Il Pd e il recupero di identità

In questo bailamme si evidenzia anche la crisi di identità del Pd, iniziata molto prima che il suo ex segretario Renzi spostasse il baricentro del partito verso un centrismo liberista, consegnando la classe operaia e le periferie delle città nelle mani di Salvini e della Meloni.

Zingaretti non naviga certo in buone acque: oltre a cercare di rifondare il partito recuperando la sua anima di sinistra riformista (ammesso sia in grado di farlo) si trova, per il momento, a dover far fronte alla scissione di Renzi e a guardarsi dai “renziani” che sono stranamente rimasti nel partito e che ora sono venuti alla scoperto, costituendosi in corrente politica.

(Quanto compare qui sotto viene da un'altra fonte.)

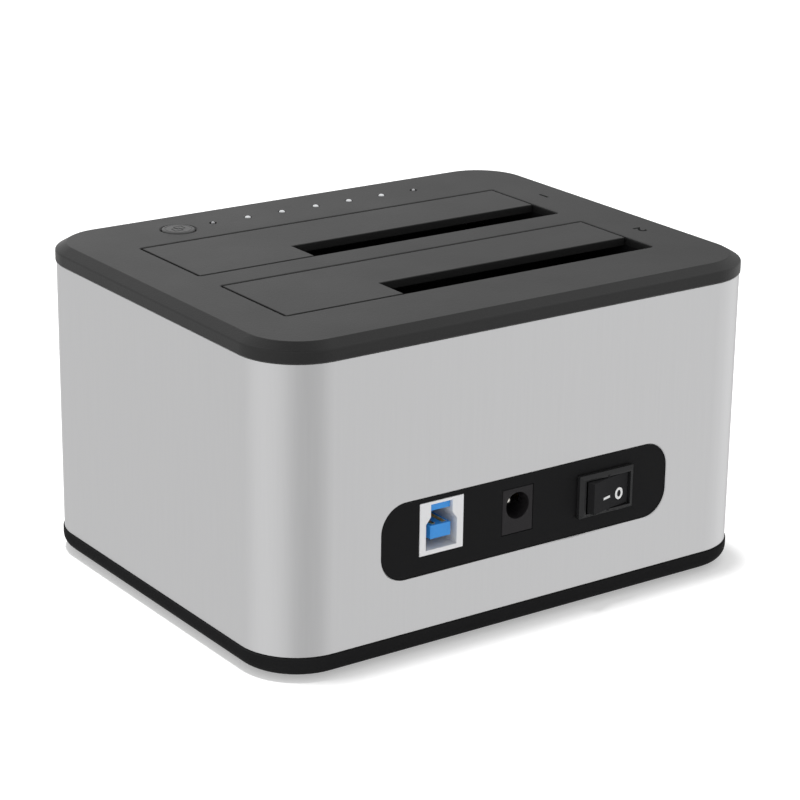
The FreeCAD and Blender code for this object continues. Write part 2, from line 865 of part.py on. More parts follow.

Se prima preferiva andare al voto piuttosto che allearsi con l’altalenante Di Maio il quale, oltretutto, non gli ha concesso alcuna sostanziale discontinuità rispetto al Governo precedente, ora, stanco dei tatticismi e delle furbizie degli alleati, sta forse pensando seriamente di staccare la spina al Governo, nella comprensibile speranza di poter disporre, dopo le elezioni, di un partito più coeso e con gruppi parlamentari più in sintonia con la Segreteria.